To Wake a Dream in Moving Water was composed and recorded during the first few months of 2017. Although Celtic influenced and comprised of a number of re-workings of Irish folk tunes and Breton aires, the album is still in large part new and original Echo Us music that fits right in the Echo Us ‘canon’. “Wake” is a natural progression from “A Priori Memoriae”, which was released to critical acclaim in Europe in 2014.
To Wake a Dream in Moving Water is Echo Us’ ‘Celtic’ album that was planned for a long time but never executed because of the work on the trilogy that came before it. The album title is a typical ‘Echo Us’ play on words which one can find their own meaning.
“It is also both evocative of the Oregon rain, which I am told is not too unlike the rain in Ireland.”(Matthews)
To Wake a Dream in Moving Water is also a comment on conception- which was unintentional when the lyric was written. Matthews surprised himself a few months after writing it, realizing that the song was actually about the nitty gritty, biological workings of what happens when a child is conceived. The folk song it derives from musically describes a courting ritual, one that even today we can all relate to in our own way.

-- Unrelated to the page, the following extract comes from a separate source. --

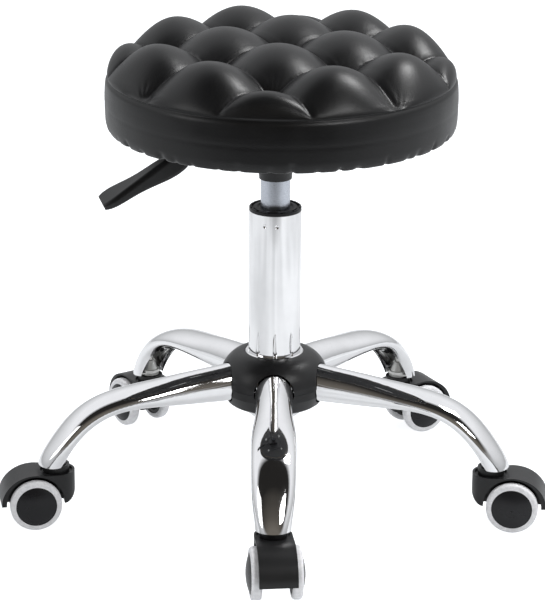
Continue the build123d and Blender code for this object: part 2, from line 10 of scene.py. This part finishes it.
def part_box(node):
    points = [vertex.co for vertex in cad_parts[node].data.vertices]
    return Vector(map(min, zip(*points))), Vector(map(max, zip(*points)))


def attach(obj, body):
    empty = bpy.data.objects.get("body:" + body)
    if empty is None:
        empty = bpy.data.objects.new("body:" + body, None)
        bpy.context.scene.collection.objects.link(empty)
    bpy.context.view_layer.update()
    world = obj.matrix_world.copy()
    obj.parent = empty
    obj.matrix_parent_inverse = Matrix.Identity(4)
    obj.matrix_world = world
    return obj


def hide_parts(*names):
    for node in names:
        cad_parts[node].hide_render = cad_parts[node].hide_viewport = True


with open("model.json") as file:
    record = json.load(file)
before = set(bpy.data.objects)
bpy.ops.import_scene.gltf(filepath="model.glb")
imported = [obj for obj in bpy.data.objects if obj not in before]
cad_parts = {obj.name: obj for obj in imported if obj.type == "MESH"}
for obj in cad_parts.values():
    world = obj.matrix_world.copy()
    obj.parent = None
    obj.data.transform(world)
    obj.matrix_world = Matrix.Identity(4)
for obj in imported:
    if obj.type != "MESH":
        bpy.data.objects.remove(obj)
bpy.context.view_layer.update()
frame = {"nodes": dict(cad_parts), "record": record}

“Come With Me Over the Mountain" in acapella was the musical inspiration for the song, and came into my consciousness after the lyrics were written a few months prior. “ (Matthews)
As with all Echo Us recordings, a number of seeming coincidences resulted in connections being drawn where prior there were none. Another experience of similar capacity was found in oboe samples from A Priori Memoriae that echoed the traditional “May Morning Dew’, also reworked for guitar on the new album.